Confié de más en mis habilidades fundadas en la maestría que se adquiere luego de muchos años de experiencia, y con esto me refiero tan solo a lo bien que me quedan forever and ever los nopales asados.
Creo que esa es la lección que tengo que aprender y una vez que lo haga, podré morir tranquila en brazos de Hugh Jackman mientras me dice por milésima vez que soy el amor de su vida.
Y es que me tropecé dos veces en esta semana con esta situación, una el miércoles y hoy lo de los nopales.
Me cuesta hablar del miércoles, pero ahí les va:
Estaba en una de esas reuniones de un grupo que he tenido a bien llamar "La Mesa que más aplauda". Como soy muy propia y siempre me visto conforme a la ocasión, me produje un look onda "feminista de izquierda preocupada por la pobreza en el mundo" jeans de marca-blusita formal con influencia hipiteca-collar folkorico elaborado por nobles manos indígenas (aclaro: mis jeans no eran de marca pero mi collar si lo produjeron nobles manos de indígenas queretanas) y en cuanto llegué, puse cara de "lidereza de ong izquierdista que se pasea por todo el mundo asistiendo a lujosos congresos de puras buenas intenciones" (notarán que me pongo sarcástica tratando de no hablar del tema en sí). Tengo dos buenas costumbres que sigo siempre en ese tipo de reuniones, la primera, no decir ni pio; la segunda, no urgarme la nariz. La primera me asegura un perfil bajo. La segunda es algo que hago únicamente cuando estoy en medio de una cerebración profunda (por ejemplo cuando escribo un post) que es imposible de lograr cuando montones de hurracas tratan de ser amables y demostrar que no se odian a muerte.
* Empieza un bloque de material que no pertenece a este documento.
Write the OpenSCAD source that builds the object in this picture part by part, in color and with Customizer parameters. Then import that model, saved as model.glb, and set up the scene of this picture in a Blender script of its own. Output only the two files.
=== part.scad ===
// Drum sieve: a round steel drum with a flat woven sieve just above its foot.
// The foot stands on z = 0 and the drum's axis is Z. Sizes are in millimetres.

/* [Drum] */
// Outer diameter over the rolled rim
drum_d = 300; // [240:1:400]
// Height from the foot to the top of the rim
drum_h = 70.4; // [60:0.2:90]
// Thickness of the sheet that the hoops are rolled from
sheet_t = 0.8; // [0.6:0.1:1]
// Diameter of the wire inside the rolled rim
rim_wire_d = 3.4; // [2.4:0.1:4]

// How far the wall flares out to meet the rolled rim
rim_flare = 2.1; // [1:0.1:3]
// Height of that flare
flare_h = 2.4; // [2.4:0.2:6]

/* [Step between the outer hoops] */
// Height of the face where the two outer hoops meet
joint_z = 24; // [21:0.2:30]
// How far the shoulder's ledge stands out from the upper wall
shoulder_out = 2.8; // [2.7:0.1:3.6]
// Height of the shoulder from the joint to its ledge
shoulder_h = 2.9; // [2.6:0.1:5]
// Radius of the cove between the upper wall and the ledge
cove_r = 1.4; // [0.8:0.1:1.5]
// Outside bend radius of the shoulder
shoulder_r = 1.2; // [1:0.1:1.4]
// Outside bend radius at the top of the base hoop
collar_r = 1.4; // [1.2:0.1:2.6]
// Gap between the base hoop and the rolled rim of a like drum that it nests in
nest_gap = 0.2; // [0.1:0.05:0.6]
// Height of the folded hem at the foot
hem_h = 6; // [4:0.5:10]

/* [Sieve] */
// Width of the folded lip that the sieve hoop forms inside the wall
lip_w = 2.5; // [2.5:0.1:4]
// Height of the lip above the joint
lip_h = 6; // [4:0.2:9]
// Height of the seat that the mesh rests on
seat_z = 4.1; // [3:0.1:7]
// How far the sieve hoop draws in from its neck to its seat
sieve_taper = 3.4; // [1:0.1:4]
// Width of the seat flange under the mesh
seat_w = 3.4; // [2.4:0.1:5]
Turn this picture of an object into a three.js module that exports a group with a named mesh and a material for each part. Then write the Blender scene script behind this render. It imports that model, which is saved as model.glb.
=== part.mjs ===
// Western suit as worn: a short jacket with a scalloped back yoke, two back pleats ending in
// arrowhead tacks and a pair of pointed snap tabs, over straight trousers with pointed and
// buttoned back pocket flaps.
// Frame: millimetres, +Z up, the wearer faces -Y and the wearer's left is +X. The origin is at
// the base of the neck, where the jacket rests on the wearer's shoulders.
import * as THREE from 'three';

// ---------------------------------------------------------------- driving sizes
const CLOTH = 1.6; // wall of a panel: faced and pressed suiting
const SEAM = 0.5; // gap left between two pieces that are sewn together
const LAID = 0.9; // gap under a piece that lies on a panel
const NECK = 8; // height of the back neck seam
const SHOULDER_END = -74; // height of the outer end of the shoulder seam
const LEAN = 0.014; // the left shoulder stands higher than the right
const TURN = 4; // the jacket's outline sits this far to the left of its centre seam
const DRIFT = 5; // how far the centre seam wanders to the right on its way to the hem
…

¿Por qué conservo un perfil bajo? Tres razones:
Una, perfil alto=coordinador de comisión=trabajo extra con el que otros se van a parar el cuello.
Dos, es mi estilo
Tres, ofrece lo que todo buen estratega conoce como "el factor sorpresa"
Formalidades por acá, chistes malísimos por allá, informes chaquetos, exigencias e indignaciones, discursos gastados. Cada que estoy en una de esas reuniones me dan ganas de despeinarme, ponerme las botas de montaña e irme a Nueva Guinea a predicar el ipodismo.
En esas elucubraciones estaba cuando entre todo ese palabrerío me llegan fragmentos de un discurso plagado de indignación y abnegación por el futuro de nuestras criaturas. Me doy cuenta que indirectamente están criticando mi trabajo, claro, sin decir que es mío, pero mis agudizados sentidos felinos no fallan. Fue brutal. Y también fue completamente inmerecido. Explicaciones tengo muchas. Pero las explicaciones son como el hilo dental de las tangas, en medio de las circunstancias pasan desapercibidas.
Al final de todo eso camine por casi una hora (como hacía calor me compre un raspado de vainilla), pensando en mis excesos de confianza, en que lo de predicar el ipodismo puede ser mi verdadera misión en la vida y que estoy perdiendo tiempo valioso. Al pasar por una agencia de viajes, estuve apunto de comprar mi boleto de avión a Nueva Guinea preguntándome retóricamente si habría aeropuertos allá, cuando me acordé que tengo que ir a Guanatos a celebrar el inicio de la primavera. Pasé el resto de la semana pensando que ese había sido el peor día de mi vida. Pero hoy en la mañana mientras intentaba respirar por la boca y hacer la brazada reversible, me di cuenta que el peor día de mi vida será cuando me muera y que, aunque les parezca inconcebible, no nací sabiendo y alguna vez me iba a llevar una descalabrada de ese tipo, pero que para eso están las banditas de dinosaurios del Waldo´s Mart.
Y apesar de todo, los nopales con su pechuguita de pollo asada, estaban a toda madre. Y ya me siento mejor, puedo hablar del asunto sin necesidad de planear una cruel venganza. Lo cual es una muestra de, sí otra metáfora de la nadeishon: Una vez que aprendes a flotar, está bien cabrón que te hundas.